[Records excerpted from a collection]
----------

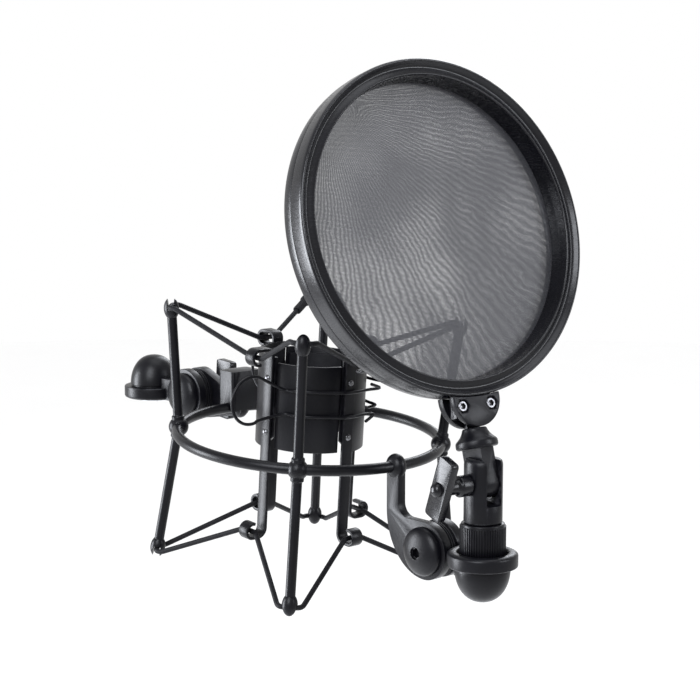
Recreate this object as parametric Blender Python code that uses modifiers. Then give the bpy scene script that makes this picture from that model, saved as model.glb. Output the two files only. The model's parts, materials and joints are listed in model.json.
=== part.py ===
"""Pop filter on a spider shock mount, for a microphone stand.

Metres, +Z up, origin at the mouth of the stand head's thread. The stand side is +Y, the pop screen
side is -Y, and the plane X = 0 cuts the heads, the ring and both brackets in half.
"""

import math

import bmesh
import bpy
from mathutils import Matrix, Vector

# Driving dimensions
GAP = 0.0003                     # between touching pieces
RING_RADIUS = 0.062
RING_WIRE = 0.0025
RING_CENTRE = (0.0, -0.1245, -0.0028)
MOUNT_LEAN = math.radians(4.57)  # the ring leans a little towards the pop screen

POST_WIRE = 0.0023
POST_TOP = (0.0674, 0.0574)      # radius and height of the upper elastic seat
POST_BOTTOM = (0.0701, -0.0606)
POST_BALL = 0.0047
BOSS_RADIUS = 0.0036
BOSS_LENGTH = 0.0053
SLOT_WIDTH = 0.0034
POSTS = {"back": 45, "left": 135, "front": 225, "right": 315}

ELASTIC_RADIUS = 0.0012
STRAND_ASIDE = 0.0058            # from a post's axis to the strand that leaves it
TOP_HOOK = (0.0344, 0.0409)      # radius and height of the elastic in the upper hooks
BOTTOM_HOOK = (0.0335, -0.0412)

BASKET_RADIUS = 0.0254
BASKET_BOTTOM = -0.0030
BASKET_TOP = 0.0405
SADDLE_HALF_ANGLE = 52
SADDLE_WALL = 0.0015
JAW_RADIUS = 0.0246
JAW_WALL = 0.0012
JAW_HALF_ANGLE = 36.8
PAD_WALL = 0.0016
STRAP_WIDTH = 0.006
STRAP_WALL = 0.0015
HOOK_CURL = 0.0034
STRAPS = {"right": 0, "rear": 90, "left": 180, "fore": 270}
RIVET_HEIGHTS = {"upper": 0.0305, "lower": 0.005}
WIRE = 0.00075
WIRE_HEIGHTS = (0.0265, 0.0150)
LOOP_RADIUS = 0.011

FLANGE_RADIUS = 0.0153
FLANGE_HEIGHT = 0.0063
DOME_RADIUS = 0.0121
DOME_TOP = 0.0220
HEAD_BORE = 0.0092
HINGE_REACH = 0.0318             # from the head's axis to its hinge
HINGE_HEIGHT = 0.0055            # from the mouth to the hinge
DISC_RADIUS = 0.0129
NEAR_DISC = (-0.0040, 0.0003)    # the stack of discs along the hinge
WASHER_DISC = (0.0006, 0.0043)
FAR_DISC = (0.0046, 0.0096)
BOLT_RADIUS = 0.0030
BOLT_BORE = 0.0033
RING_EYE = (0.0040, 0.0053, 0.0057)
HANDLE_STEM = 0.0032
HANDLE_WALL = 0.0038

POP_AXIS_Y = -0.2386
POP_MOUTH_Z = -0.0369
POP_SWIVEL = math.radians(-6.7)
POP_LEAN = math.radians(-16.2)
PIVOT_HEIGHT = -0.0071
NUT_RADIUS = 0.0100
NUT_HEIGHTS = (-0.0393, -0.0243)
CLEVIS_RADIUS = 0.00835
CLEVIS_TOP = 0.0034
SLOT_FLOOR = -0.0161
SLOT_HALF = 0.00395

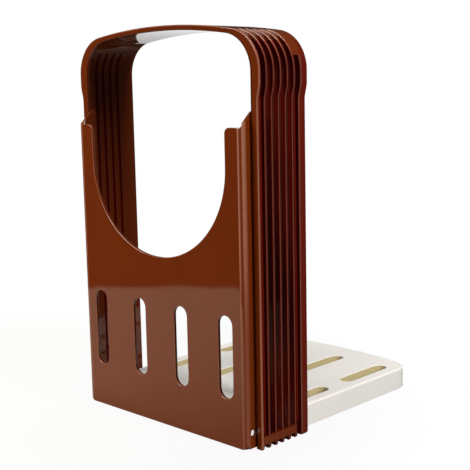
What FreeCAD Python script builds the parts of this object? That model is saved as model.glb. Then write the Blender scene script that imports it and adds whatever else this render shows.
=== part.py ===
import FreeCAD, Part
import os
import re
import Sketcher

# Bread slicer guide, millimetres.
# X runs across the loaf, Y along it (front face at low Y, loaf tray at high Y), Z is up.
# Inside each body Y = 0 is the front face of the comb frame; the whole object is then moved
# along Y so that its origin is the middle of its footprint, on the surface it stands on.

doc = FreeCAD.newDocument("bread_slicer_guide")

# ---------------------------------------------------------------------------------------------
# Sizes. Every one can be set by itself; everything else is worked out from them.
# ---------------------------------------------------------------------------------------------
SIZES = {
    # comb frame: an arch that is open at the bottom
    "height": 250.0,           # crown of the arch above the surface
    "body_half": 79.2,         # half width of the legs
    "head_swell": 1.8,         # how much wider each side is above the shoulder
    "shoulder_drop": 35.0,     # from the crown down to the top of the shoulder
    "shoulder_rise": 10.5,     # height over which the shoulder swells
    "crown_radius": 400.0,     # gentle arc along the top
    "corner_radius": 24.0,     # outer top corners
    "inner_corner": 22.0,      # inner top corners
    "top_band": 3.2,           # thickness of the top band
    "left_wall": 2.5,          # thickness of the smooth left wall
    "lip_depth": 2.0,          # front lip, front to back
    "lip_width": 5.2,          # front lip, from the outside inwards
    # comb on the right leg
    "fin_thick": 2.0,
    "fin_pitch": 5.93,
    "gap_count": 6.0,
    "rear_band": 6.12,         # last fin and the plain band behind it
    "rib_height": 2.8,         # how far the fins stand out of the wall between them
    "comb_floor": 1.2,         # thickness of that wall
    "merge_drop": 29.2,        # fins run out on the crown this far inside the legs' outside
    "slot_low": 8.4,           # lower end of the knife slots
    "slot_drop": 12.0,         # from the crown down to the upper end of the knife slots
    "bar_low": 3.3,            # underside of the bar that ties the feet of the fins
    "last_gap_drop": 21.5,     # from the crown down to the top of the last, blind gap
    "groove_width": 1.4,       # guide grooves inside the left wall
    "groove_depth": 1.0,
    "groove_drop": 12.5,
    "groove_low": 4.0,
    # front plate
    "lip_gap": 0.7,            # shadow gap between the plate's flanges and the front lip
    "plate_proud": 8.05,       # how far the plate stands in front of the frame
    "plate_thick": 2.2,
    "plate_low": 1.0,          # clearance under the plate
    "ear_drop": 60.0,          # from the crown down to the top of the ears
    "flange_rise": 9.0,        # flanges rise this far above the ears
    "flange_thick": 2.0,
    "bevel_run": 1.5,          # slanted strip beside each side corner
    "bevel_fall": 0.32,
    "edge_round": 1.2,
    "hook_gap": 0.4,           # play between the front lip and the hook behind it
    "hook_thick": 2.0,
    "hook_reach": 1.5,
    "ear_width": 12.9,         # from the plate's side to the straight part of the U
    "cut_drop": 83.0,          # from the crown down to where the U starts to curve
    "cut_deep": 58.1,          # depth of the curved part of the U
    "slot_margin": 15.5,       # from the plate's side to the outer slots' centre line
    "slot_width": 11.4,
    "window_low": 29.8,
    "window_gap": 28.7,        # from the top of the windows up to the bottom of the U
    # tray
    "tray_gap": 0.3,           # between the tray's sides and the plate's flanges
    "tray_reach": 170.7,       # far edge of the tray behind the frame's front face
    "tray_bow": 350.0,         # radius of the bowed far edge
    "tray_corner": 16.0,
    "tray_high": 14.4,
    "tray_wall": 2.0,
    "deck_thick": 2.5,
    "deck_slot": 10.0,         # width of the long slots in the deck
    "rim_thick": 1.2,          # rim under the deck round each slot
    "rim_high": 6.2,           # from the deck down to the rim's lower edge
    "row_length": 46.8,
    "row_space": 18.1,         # between the two rows of slots
    "row_margin": 20.4,        # from the far edge to the end of the last row
    # hinge
    "nose_radius": 3.9,        # the tray's near end is rounded about the hinge axis
    "fold_gap": 0.45,          # between the folded deck and the back of the front plate
    "pin_radius": 2.1,
    "pin_play": 0.05,          # running clearance around the pins in the flanges
    "pin_recess": 1.1,
    "boss_inset": 0.3,         # bosses stay this far inside the rounded end
    "boss_depth": 4.0,
}

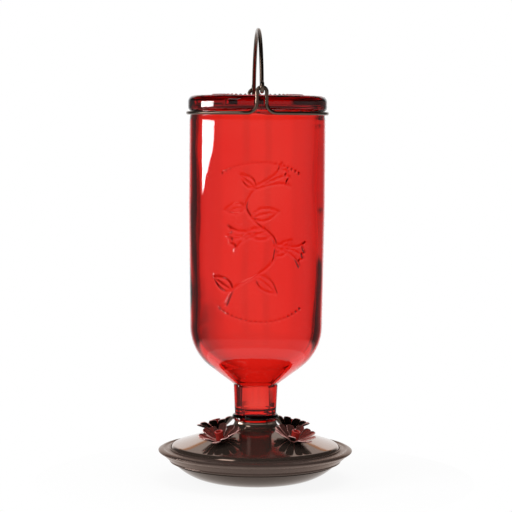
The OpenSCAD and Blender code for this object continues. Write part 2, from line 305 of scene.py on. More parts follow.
# %% [markdown]
# ### Dark plated wire, spun cover, mouldings and lacquer
# The wires and the cover are plated steel, a metal finish that mirrors its surroundings darkly. The rim is moulded
# with a satin face, and the dish under it is the same stuff polished: the difference is mostly roughness. The petals
# are plated sheet under red lacquer, which mirrors in red. Their cut edges are pale pink, a painted highlight, and
# their undersides dark, a painted shade that darkens the rear flowers seen from behind. The tubes are a shiny red
# moulding, and the hidden collar and washer are dull. The real grit of a mould is too fine for the render, so it is
# drawn about half a millimetre across.

# %% Dark metals and mouldings
def plated(name, colour, worn, roughness, wear_mm, dent_mm, metallic=1.0):
    """A metal finish with slight wear in its colour and roughness."""
    material, tree, shader, _ = new_material(name)
    patches = grain(tree, wear_mm, 3)
    feed(tree, shader, {"Metallic": metallic, "Base Color": blend_colours(tree, patches, linear(colour), linear(worn)),
                        "Roughness": spread(tree, patches, roughness * 0.75, roughness * 1.3)})
    relief(tree, shader, grain(tree, wear_mm * 0.25, 2), dent_mm, 0.3)
    return material


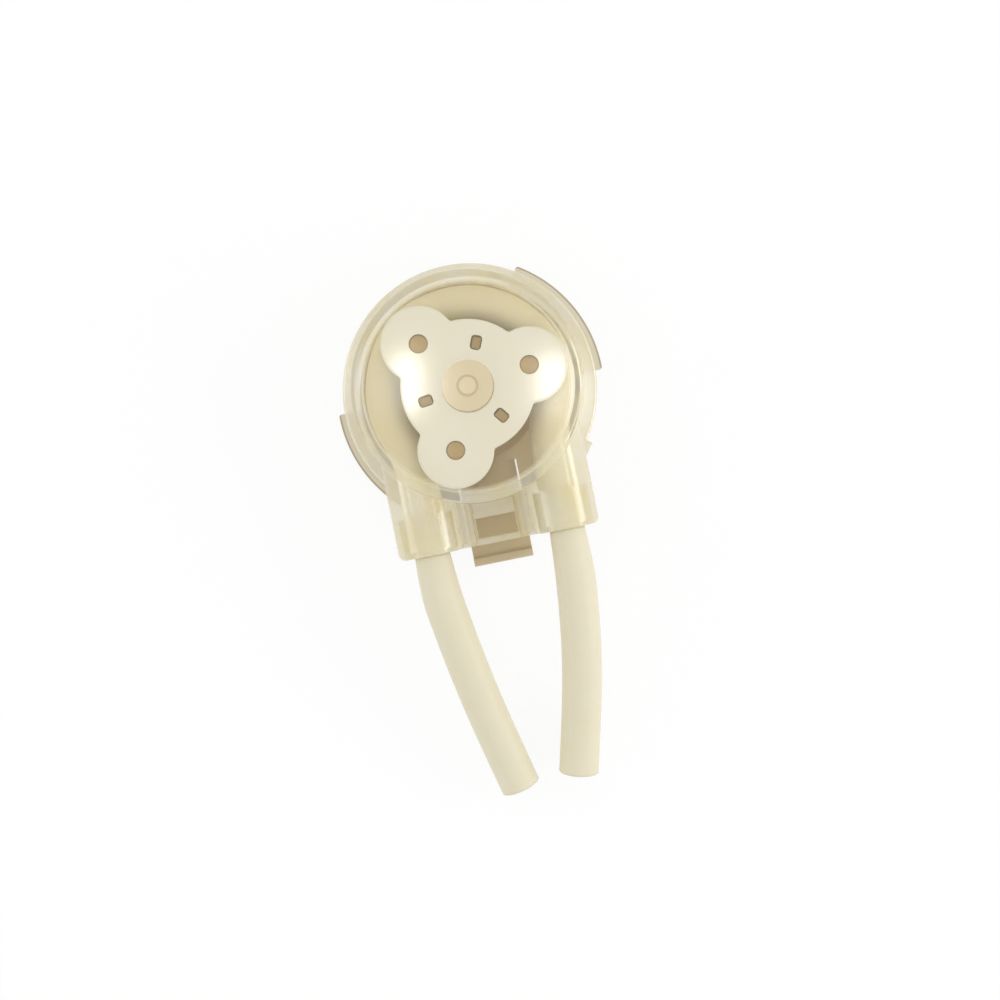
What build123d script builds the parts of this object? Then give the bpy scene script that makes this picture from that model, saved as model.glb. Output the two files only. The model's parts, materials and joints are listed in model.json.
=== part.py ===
"""Peristaltic pump head: a clear cup housing with two tube ports, a three-roller
rotor, one squeezed tube and a bayonet rear plate. Sizes are in millimetres.

The origin is the centre of the pilot bore in the rear face. +Z is the pump axis,
towards the window, and the two ports point along -Y.
"""

import os
from math import cos, degrees, radians, sin, sqrt, tan

from build123d import *

# ---- tube -------------------------------------------------------------------
tube_od = 5.0
tube_wall = 1.0
squeeze = 0.825  # gap at a roller as a share of the two walls pressed together
tube_clearance = 0.1  # between the free tube and the track
channel_clearance = 0.05  # between the tube and its port
neck_od = 4.4  # the tube where a grip holds it
neck_cone = 0.5
dented_wall = 0.9  # wall left beside a roller's dent in the bore

# ---- housing ----------------------------------------------------------------
collar_diameter = 32.0
collar_height = 5.0
drum_diameter = 28.6
drum_wall = 1.35
drum_draft = 0.15  # how much smaller the drum's radius is at the window
window_thickness = 1.35
window_gap = 0.4
drum_edge = 1.2
drum_inner_edge = 0.6
collar_edge = 0.4
boss_diameter = 6.24
boss_depth = 1.85
tip_bore_diameter = 2.44
tip_bore_roof = 1.0  # material left over the tip bore
boss_clearance = 0.08
notch_clearance = 0.1  # round each bayonet lug

# ---- ports ------------------------------------------------------------------
port_spacing = 17.0
port_length = 3.35  # from the collar's rim to the mouths
port_diameter = 8.25
port_edge = 0.8
grip_length = 5.0
grip_wall = 1.1
grip_clearance = 0.05
grip_slit = 0.8
grip_teeth = 3
tooth_height = 0.25
tooth_width = 1.4
rib_spacing = 7.1
rib_diameter = 1.9
recess_width = 5.0
lip_wall = 0.95  # the bar across the latch, along the mouths
lip_edge = 0.35
ear_angle = -37.85
ear_width = 1.9
ear_reach = 16.75

# ---- rear plate, bayonet and latch -------------------------------------------
plate_diameter = 28.0
plate_thickness = 2.0
plate_clearance = 0.05
pilot_diameter = 10.0
lug_reach = 1.0  # how far a lug stands out past the collar
lug_thickness = 1.5
lug_start = -1.35
lug_angle = 60.0
lug_edge = 0.3
latch_width = 7.55
latch_thickness = 1.4
latch_root = 9.5
latch_tip = 21.95
latch_clearance = 0.2
latch_seat_clearance = 0.05
latch_headroom = 1.0
latch_ridge = 1.1
latch_ridge_height = 0.8
latch_edge = 0.35

# ---- rotor ------------------------------------------------------------------
rotor_angle = 8.05
roller_count = 3
roller_diameter = 6.8
roller_length = 7.3
roller_chamfer = 0.3
roller_recess_diameter = 5.0
roller_recess_depth = 0.25
pin_diameter = 2.3
pin_sunk = 0.6  # below the face of the front plate
pin_edge = 0.15
pin_clearance = 0.02
running_clearance = 0.05
side_play = 0.1
washer_thickness = 0.3
washer_diameter = 4.4
thrust_inner_diameter = 10.6
thrust_outer_diameter = 14.4
lobe_diameter = 9.34
front_disc_diameter = 16.4
front_thickness = 1.8
carrier_disc_diameter = 17.6
carrier_thickness = 1.6
cage_edge = 0.3
notch_radius = 0.5
hub_wall = 0.7
spigot_diameter = 2.34  # the pivot that runs in the housing's boss
spigot_length = 1.9
spigot_edge = 0.2
post_radius = 5.4
post_length = 1.4
post_width = 1.0
post_sunk = 0.9
slot_length = 1.8
slot_width = 1.35
slot_corner = 0.45
bush_diameter = 5.8
bush_length = 8.2
shaft_diameter = 4.0
drive_slot_width = 1.0
drive_slot_depth = 2.2
drive_slot_span = 5.2

# ---- free ends of the tube: how each one curves in and comes down to the table --
left_route = [
    (-8.50, -19.35, 8.00),
    (-8.50, -23.60, 8.00),
    (-7.75, -28.90, 7.55),
    (-6.90, -34.30, 6.45),
    (-5.90, -39.70, 5.05),
    (-4.75, -45.00, 3.68),
    (-3.56, -50.19, 2.65),
]
right_route = [
    (8.50, -19.35, 8.00),
    (8.50, -24.30, 8.00),
    (8.02, -29.40, 7.45),
    (7.35, -34.60, 6.30),
    (6.40, -39.80, 4.95),
    (5.20, -45.00, 3.62),
    (4.05, -49.80, 2.65),
]

# ---- places that follow from the sizes ---------------------------------------
collar_radius = collar_diameter / 2
port_reach = collar_radius + port_length
recess_far = port_reach - lip_wall
plate_radius = plate_diameter / 2
lug_radius = collar_radius + lug_reach
drum_radius = drum_diameter / 2
track_radius = drum_radius - drum_wall
tube_radius = tube_od / 2
bore_radius = tube_radius - tube_wall
squeezed = 2 * tube_wall * squeeze
roller_radius = roller_diameter / 2
roller_pitch = track_radius - squeezed - roller_radius

thrust_front = plate_thickness + washer_thickness
carrier_rear = thrust_front + running_clearance
carrier_front = carrier_rear + carrier_thickness
roller_rear = carrier_front + washer_thickness + side_play
roller_front = roller_rear + roller_length
front_rear = roller_front + side_play + washer_thickness
front_face = front_rear + front_thickness
window_rear = front_face + window_gap
window_face = window_rear + window_thickness
axis_height = roller_rear + roller_length / 2

port_x = port_spacing / 2
port_radius = port_diameter / 2
channel_radius = tube_radius + channel_clearance
tooth_tip = neck_od / 2 + running_clearance
tooth_root = tooth_tip + tooth_height
tooth_back = tooth_root + tooth_height
grip_radius = tooth_tip + grip_wall
grip_inner = port_reach - grip_length

loop_radius = track_radius - tube_clearance - tube_radius
join_angle = 22.0  # where the tube leaves its circle, below the X axis
bend_radius = (loop_radius * cos(radians(join_angle)) - port_x) / (1 - cos(radians(join_angle)))
bend_start = -(loop_radius + bend_radius) * sin(radians(join_angle))

roller_angles = [rotor_angle + i * 360 / roller_count for i in range(roller_count)]
post_angles = [angle + 180 / roller_count for angle in roller_angles]
axle_places = [
    (roller_pitch * cos(radians(angle)), roller_pitch * sin(radians(angle)))
    for angle in roller_angles
]


def finish(part, name):
    """Labels a finished piece and writes it as parts/name.step."""
    part.label = name
    export_step(part, f"parts/{name}.step")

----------

* Given problem *
From the entries above, copy each line holding "builds".

* Worked solution *
What FreeCAD Python script builds the parts of this object? That model is saved as model.glb. Then write the Blender scene script that imports it and adds whatever else this render shows.
What build123d script builds the parts of this object? Then give the bpy scene script that makes this picture from that model, saved as model.glb. Output the two files only. The model's parts, materials and joints are listed in model.json.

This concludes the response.